Principal publiciste russe conservateur de la seconde moitié du XIXe siècle, Mikhaïl Katkov était partisan de l’égalité des juifs, estimant qu’ils ne représentaient pas un danger pour la Russie, car ils ne pouvaient se séparer de l’empire. La situation est bien différente avec les Polonais. Deux partis se forment en Pologne au début du siècle, représentant deux grands courants de la pensée politique. Ils sont dirigés par les deux plus éminentes figures polonaises du XXe siècle. À la tête du Parti socialiste polonais, se trouve, nous l’avons dit, Jozef Pilsudski (1867-1935), à la tête du Parti des nationaux-démocrates – Roman Dmowski (1864-1939).
On attribue à Jozef Pilsudski l’autobiographie la plus brève qui soit : « J’ai quitté le train du socialisme pour descendre à la station “Indépendance”. » Roman Dmowski, lui, a toujours été nationaliste. Tous deux sont d’ardents patriotes polonais. Leur principale divergence apparaît au moment de la révolution de 1905. Jozef Pilsudski conduit son parti sur les barricades ; suivant l’exemple des socialistes-révolutionnaires, il crée des groupes de combat qui commettent des actes terroristes. En 1908, sous la direction personnelle de Pilsudski, un wagon postal transférant des fonds de Varsovie à Pétersbourg, est attaqué à la gare de Bezdana (près de Wilno).
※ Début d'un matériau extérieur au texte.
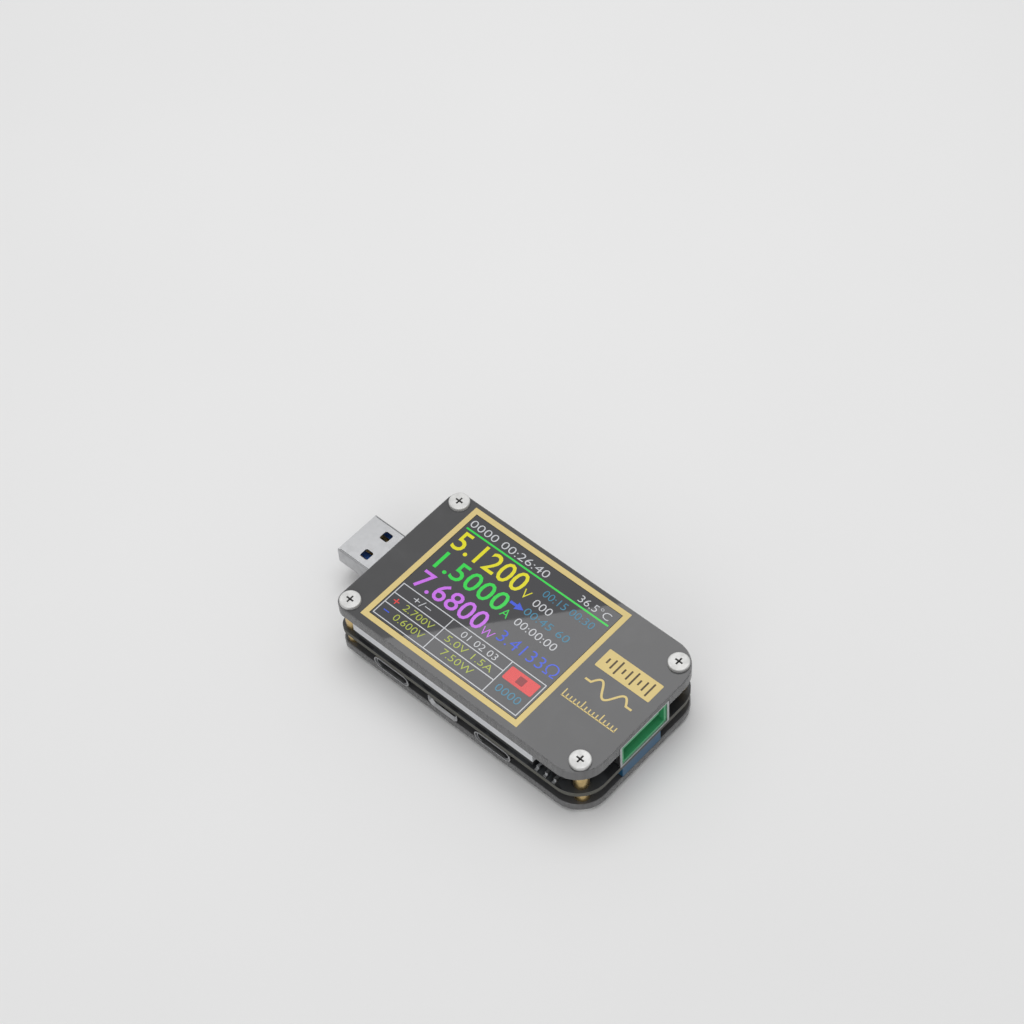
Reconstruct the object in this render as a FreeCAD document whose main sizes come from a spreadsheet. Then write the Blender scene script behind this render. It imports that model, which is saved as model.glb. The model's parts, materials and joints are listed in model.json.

L’attitude de Roman Dmowski envers la révolution est absolument négative. Il voit dans l’action des socialistes de Pilsudski une terrible menace pour l’« organisme national » polonais qu’il veut créer. Il attribue l’anarchisme révolutionnaire des socialistes à l’influence des juifs sur Pilsudski et ses plus proches compagnons d’armes. L’hostilité de Dmowski envers la révolution est si forte que, se rendant à Pétersbourg avec une délégation, il propose au gouvernement russe de l’aider à réprimer les troubles qui ont éclaté dans les « gouvernements de la Vistule ». Les autorités russes repoussent la proposition. Elles instaurent l’état d’exception dans le royaume de Pologne et écrasent le mouvement révolutionnaire à l’aide de leurs seules forces.